Many parents have already begun checking items off of their shopping lists as they hit the stores early to take advantage of back-to-school promotions. The survey found that one in six parents (16.5 percent) will begin shopping for back-to-school merchandise at least two months before school starts. Close to half (41.9 percent) will begin three weeks to one month before school starts, and one-in-three (32.5 percent ) will wait until 1-2 weeks before school begins.

“As retailers begin to roll-out special promotions and savings, consumers will begin hitting the stores to scoop up essential back-to-school merchandise,” said Phil Rist, Vice President of Strategy for BIGresearch. “This year we will see a variety of unique and fun merchandising strategies, encouraging consumers to begin their shopping sooner rather than later.”

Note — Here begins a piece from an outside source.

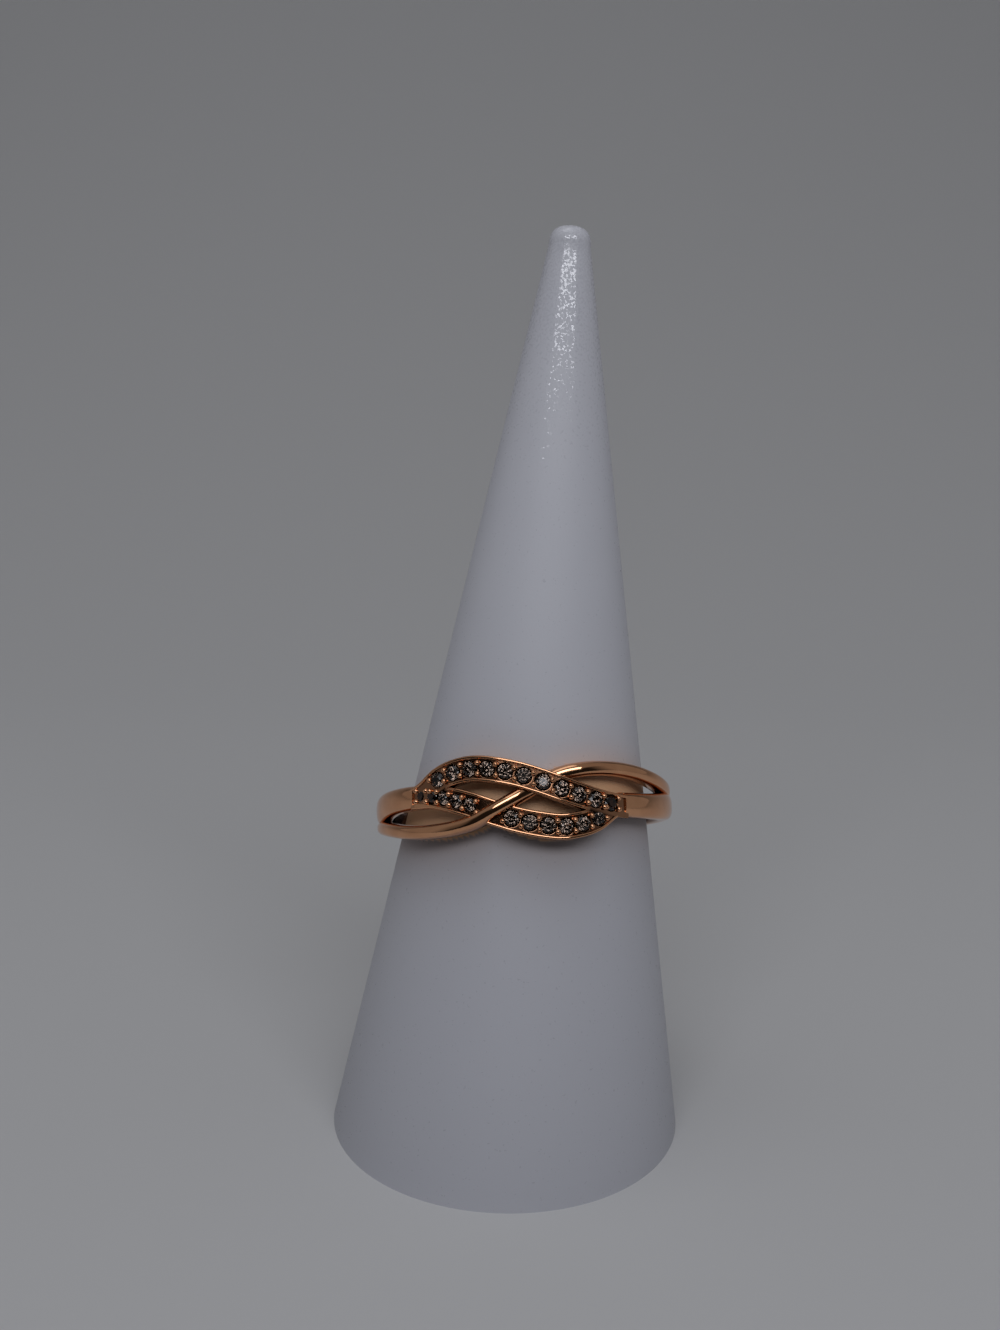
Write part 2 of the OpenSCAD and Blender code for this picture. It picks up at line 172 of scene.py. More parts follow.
def on_band(angle, radius, across):
    """A point of the plan rolled round the bore: the angle turns it, the radius is its
    distance from the bore's middle line and across is its place along that line."""
    a = np.radians(angle)
    return np.stack(np.broadcast_arrays(radius * np.sin(a), -radius * np.cos(a), across), -1)


def worn(points):
    """Points of the ring, in millimetres, turned and moved to the cone, in metres."""
    return (points @ RING_TURN.T + ring_middle) @ CONE_TURN.T * MM


def upright(points):
    """Points of the cone's own frame, in millimetres, in their place in metres."""
    return points @ CONE_TURN.T * MM


print("the cone leans", round(math.degrees(math.acos(CONE_TURN[2, 2])), 1), "degrees from upright")


# %% [markdown]
# ## Skins from arrays
# Every surface below is a grid of rings of points. One helper turns such a grid into a
# closed mesh with its faces pointing out, so no modelling is done by hand and no loop
# runs over the points.

# %% A closed skin over rings of points
EDGE_ANGLE = 35


def skin(name, rings, capped=True, smooth=True, **marks):
    """Quads between each ring and the next, round and round, and one face on each end.
    The sign of the enclosed volume says which way the faces have to point. Marks are
    numbers kept with the points, which the finishes read."""
    count, around = rings.shape[:2]
    at = np.arange(count * around).reshape(count, around)
    a, b = at[:-1], at[1:]
    quads = np.stack([a, b, np.roll(b, -1, 1), np.roll(a, -1, 1)], -1).reshape(-1, 4)
    points = rings.reshape(-1, 3)
    p = points[quads]
    volume = np.einsum("ij,ij->", p[:, 0], np.cross(p[:, 1], p[:, 2]) + np.cross(p[:, 2], p[:, 3]))
    if volume < 0:
        quads = quads[:, ::-1]
    faces = quads.tolist()
    if capped:
        first, last = at[0].tolist(), at[-1][::-1].tolist()
        faces += [first[::-1], last[::-1]] if volume < 0 else [first, last]
    mesh = bpy.data.meshes.new(name)
    mesh.from_pydata(points.tolist(), [], faces)
    mesh.polygons.foreach_set("use_smooth", [smooth] * len(mesh.polygons))
    if smooth:
        mesh.set_sharp_from_angle(angle=math.radians(EDGE_ANGLE))
    for mark, values in marks.items():
        spread = np.broadcast_to(values, (count, around)).astype(np.float32)
        mesh.attributes.new(mark, "FLOAT", "POINT").data.foreach_set("value", spread.ravel())
    piece = bpy.data.objects.new(name, mesh)
    bpy.context.scene.collection.objects.link(piece)
    print(name, len(mesh.polygons), "faces")
    return piece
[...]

According to the survey, discount stores will remain popular back-to-school shopping destinations, with nearly three-quarters (72.2 percent ) of shoppers heading to discounters to purchase items on their lists. Department stores and specialty stores will be seeing increased traffic this year. More than half of consumers will head to major department stores to complete a portion of their back-to-school needs (53.3 percent this year vs. 39.7 percent last year) and close to a third will shop at their favorite specialty shop, such as clothing or electronics store (30.9 percent in 2006 vs. 18.8percent in 2005). Other popular destinations include office supply stores (35.8 percent ), drug stores (16.3 percent ) and online (15.2 percent ).

Children will once again be investing more of their own money in back-to-school items. Parents said that their teenagers would be spending an average of $28.99 of their money, up from $20.47 in 2005, though still down from $38.51 in 2004. Pre-teens will be spending more as well, with the average pre-teen spending $12.72, up from $8.12 last year.